— start of Supplied material —
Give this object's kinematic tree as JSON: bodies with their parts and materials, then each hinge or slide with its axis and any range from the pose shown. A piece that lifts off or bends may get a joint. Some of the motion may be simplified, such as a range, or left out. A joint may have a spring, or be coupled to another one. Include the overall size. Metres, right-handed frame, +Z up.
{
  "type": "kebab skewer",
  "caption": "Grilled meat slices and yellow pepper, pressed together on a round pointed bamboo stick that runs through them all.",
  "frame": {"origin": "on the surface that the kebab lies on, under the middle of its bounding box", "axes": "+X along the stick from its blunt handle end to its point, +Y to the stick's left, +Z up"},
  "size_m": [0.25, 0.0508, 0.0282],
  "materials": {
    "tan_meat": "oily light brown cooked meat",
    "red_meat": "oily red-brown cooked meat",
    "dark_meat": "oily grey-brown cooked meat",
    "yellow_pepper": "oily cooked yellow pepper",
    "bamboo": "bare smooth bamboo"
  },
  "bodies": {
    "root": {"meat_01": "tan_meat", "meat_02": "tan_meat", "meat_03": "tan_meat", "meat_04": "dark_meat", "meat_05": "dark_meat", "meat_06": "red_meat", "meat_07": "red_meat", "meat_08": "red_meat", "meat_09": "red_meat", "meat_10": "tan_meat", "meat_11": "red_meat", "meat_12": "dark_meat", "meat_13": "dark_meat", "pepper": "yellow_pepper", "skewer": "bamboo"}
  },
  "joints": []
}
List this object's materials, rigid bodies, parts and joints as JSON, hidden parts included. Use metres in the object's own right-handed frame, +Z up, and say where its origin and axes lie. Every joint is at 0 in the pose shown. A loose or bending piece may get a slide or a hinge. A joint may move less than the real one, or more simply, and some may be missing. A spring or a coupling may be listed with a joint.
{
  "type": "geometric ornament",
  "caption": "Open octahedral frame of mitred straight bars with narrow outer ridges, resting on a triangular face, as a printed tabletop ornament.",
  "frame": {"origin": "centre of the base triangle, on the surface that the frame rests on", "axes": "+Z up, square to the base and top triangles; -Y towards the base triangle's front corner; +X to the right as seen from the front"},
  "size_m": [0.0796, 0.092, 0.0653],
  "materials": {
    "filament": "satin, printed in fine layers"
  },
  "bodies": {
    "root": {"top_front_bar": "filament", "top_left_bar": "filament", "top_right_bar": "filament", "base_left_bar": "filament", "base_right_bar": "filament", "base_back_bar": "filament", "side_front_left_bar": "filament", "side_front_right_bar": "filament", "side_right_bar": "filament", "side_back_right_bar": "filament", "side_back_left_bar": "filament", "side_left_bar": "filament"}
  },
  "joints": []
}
— end of Supplied material —
— start of Supplied material —
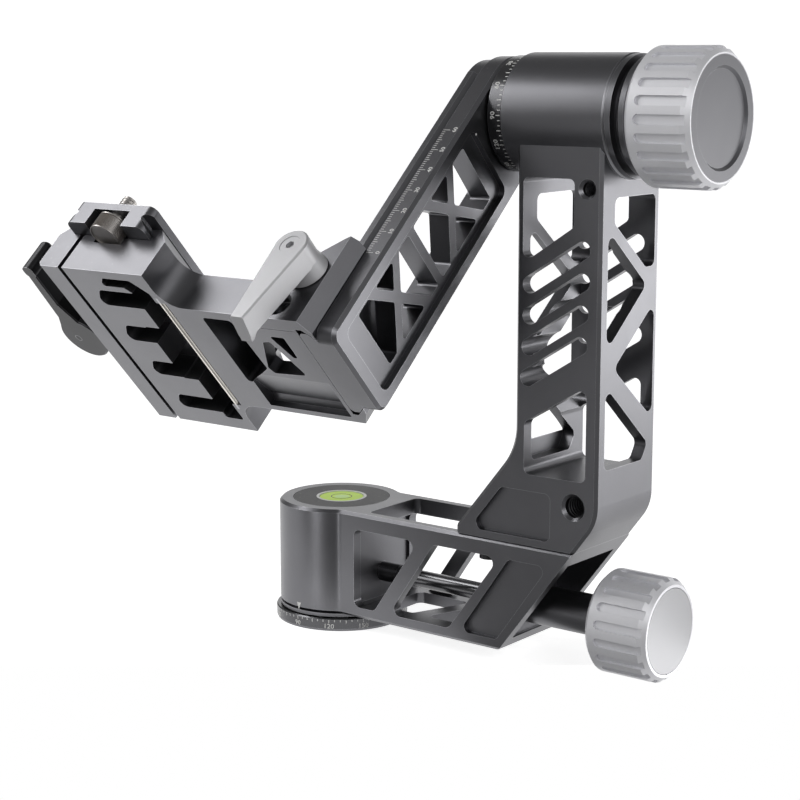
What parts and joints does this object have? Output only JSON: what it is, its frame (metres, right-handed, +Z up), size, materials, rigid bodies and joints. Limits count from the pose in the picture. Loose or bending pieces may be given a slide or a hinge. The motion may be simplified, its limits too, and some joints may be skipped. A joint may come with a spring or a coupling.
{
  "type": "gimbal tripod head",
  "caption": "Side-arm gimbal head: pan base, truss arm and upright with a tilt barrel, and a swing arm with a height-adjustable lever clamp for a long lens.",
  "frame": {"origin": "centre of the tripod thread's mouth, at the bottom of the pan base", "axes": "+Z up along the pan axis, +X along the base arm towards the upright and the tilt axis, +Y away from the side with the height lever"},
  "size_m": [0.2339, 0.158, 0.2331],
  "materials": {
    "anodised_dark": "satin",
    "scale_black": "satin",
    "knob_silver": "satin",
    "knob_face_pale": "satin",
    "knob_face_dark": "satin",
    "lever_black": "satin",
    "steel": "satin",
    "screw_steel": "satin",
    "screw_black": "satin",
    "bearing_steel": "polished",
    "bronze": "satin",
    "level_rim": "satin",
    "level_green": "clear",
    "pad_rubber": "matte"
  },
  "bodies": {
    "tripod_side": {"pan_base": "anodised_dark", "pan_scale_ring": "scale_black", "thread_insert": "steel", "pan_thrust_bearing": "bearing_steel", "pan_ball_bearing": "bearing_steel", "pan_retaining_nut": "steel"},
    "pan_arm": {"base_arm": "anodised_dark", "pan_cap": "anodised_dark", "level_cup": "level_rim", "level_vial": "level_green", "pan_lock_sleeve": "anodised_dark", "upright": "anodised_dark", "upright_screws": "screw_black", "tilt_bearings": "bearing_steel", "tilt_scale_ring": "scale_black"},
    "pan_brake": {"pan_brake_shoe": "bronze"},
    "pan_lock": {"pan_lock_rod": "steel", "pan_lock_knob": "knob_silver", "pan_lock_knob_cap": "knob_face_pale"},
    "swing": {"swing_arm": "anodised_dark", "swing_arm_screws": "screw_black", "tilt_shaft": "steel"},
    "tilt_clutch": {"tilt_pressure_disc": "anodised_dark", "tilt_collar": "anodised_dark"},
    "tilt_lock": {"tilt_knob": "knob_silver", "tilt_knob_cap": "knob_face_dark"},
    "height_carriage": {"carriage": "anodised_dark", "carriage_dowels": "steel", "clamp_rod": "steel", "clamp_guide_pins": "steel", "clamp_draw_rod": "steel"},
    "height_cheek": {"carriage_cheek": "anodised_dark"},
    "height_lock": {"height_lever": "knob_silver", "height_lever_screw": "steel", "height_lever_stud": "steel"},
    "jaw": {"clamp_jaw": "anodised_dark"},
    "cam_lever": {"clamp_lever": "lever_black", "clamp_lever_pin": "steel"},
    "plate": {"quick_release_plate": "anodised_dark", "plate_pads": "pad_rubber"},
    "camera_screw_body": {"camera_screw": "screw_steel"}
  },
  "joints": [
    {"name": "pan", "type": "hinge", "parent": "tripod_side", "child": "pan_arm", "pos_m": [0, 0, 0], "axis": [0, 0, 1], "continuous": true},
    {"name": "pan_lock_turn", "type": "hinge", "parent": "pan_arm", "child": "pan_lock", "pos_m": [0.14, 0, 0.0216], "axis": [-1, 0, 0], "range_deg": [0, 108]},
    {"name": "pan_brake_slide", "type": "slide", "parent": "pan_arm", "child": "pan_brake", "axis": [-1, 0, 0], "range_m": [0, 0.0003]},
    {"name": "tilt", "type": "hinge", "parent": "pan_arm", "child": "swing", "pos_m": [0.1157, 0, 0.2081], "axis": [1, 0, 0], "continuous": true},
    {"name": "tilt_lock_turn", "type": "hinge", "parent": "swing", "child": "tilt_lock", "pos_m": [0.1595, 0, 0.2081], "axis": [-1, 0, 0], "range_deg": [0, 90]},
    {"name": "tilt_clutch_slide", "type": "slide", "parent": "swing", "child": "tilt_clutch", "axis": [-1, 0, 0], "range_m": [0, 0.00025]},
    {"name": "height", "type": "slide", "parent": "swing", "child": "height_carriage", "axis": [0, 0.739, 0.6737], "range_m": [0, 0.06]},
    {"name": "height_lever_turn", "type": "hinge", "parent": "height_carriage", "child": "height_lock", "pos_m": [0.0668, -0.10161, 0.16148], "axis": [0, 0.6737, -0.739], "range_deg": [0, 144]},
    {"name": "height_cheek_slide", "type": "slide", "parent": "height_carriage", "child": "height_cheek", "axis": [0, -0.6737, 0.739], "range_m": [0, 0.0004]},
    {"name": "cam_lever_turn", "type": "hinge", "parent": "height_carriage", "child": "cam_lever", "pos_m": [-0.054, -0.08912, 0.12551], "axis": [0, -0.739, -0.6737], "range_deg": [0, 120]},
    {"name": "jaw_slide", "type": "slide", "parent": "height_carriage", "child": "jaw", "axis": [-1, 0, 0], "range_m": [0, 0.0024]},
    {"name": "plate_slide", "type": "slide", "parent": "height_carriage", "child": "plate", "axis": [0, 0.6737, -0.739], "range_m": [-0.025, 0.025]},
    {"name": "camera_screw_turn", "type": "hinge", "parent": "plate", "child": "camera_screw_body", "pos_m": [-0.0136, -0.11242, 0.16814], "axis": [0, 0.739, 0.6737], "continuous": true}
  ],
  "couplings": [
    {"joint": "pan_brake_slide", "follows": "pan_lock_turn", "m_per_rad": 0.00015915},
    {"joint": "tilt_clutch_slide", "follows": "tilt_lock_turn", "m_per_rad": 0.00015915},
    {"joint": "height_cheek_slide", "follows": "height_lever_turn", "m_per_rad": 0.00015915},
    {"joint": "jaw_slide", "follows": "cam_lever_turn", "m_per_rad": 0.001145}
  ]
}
— end of Supplied material —
— start of Supplied material —
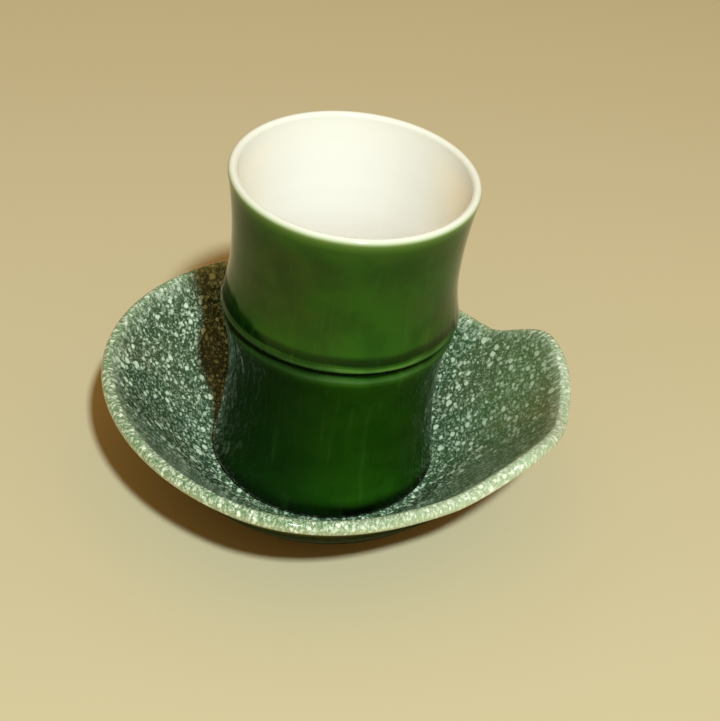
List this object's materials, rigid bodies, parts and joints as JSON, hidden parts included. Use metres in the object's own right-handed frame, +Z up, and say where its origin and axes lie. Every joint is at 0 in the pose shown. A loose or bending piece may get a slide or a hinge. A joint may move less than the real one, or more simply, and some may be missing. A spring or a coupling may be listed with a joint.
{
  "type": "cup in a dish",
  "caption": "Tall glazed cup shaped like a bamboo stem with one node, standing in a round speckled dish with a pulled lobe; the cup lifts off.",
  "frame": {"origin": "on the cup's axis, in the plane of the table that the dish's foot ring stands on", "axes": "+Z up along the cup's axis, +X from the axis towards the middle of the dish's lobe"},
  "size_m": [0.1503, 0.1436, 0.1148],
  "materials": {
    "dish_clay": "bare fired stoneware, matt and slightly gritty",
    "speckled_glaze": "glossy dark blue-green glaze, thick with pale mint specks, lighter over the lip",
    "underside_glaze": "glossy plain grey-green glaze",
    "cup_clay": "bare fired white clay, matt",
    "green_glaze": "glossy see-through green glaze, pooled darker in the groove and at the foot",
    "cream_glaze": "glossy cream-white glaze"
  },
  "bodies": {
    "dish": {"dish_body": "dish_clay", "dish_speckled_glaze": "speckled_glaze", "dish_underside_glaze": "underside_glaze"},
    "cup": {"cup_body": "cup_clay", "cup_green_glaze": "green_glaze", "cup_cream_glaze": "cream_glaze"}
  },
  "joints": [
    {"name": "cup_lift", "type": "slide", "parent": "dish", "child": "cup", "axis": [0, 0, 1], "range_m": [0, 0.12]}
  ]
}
— end of Supplied material —
Exercise description:
Find the word "lifts" in the records and pull out each line that has it.

Answer below:
Give this object's kinematic tree as JSON: bodies with their parts and materials, then each hinge or slide with its axis and any range from the pose shown. A piece that lifts off or bends may get a joint. Some of the motion may be simplified, such as a range, or left out. A joint may have a spring, or be coupled to another one. Include the overall size. Metres, right-handed frame, +Z up.
  "caption": "Tall glazed cup shaped like a bamboo stem with one node, standing in a round speckled dish with a pulled lobe; the cup lifts off.",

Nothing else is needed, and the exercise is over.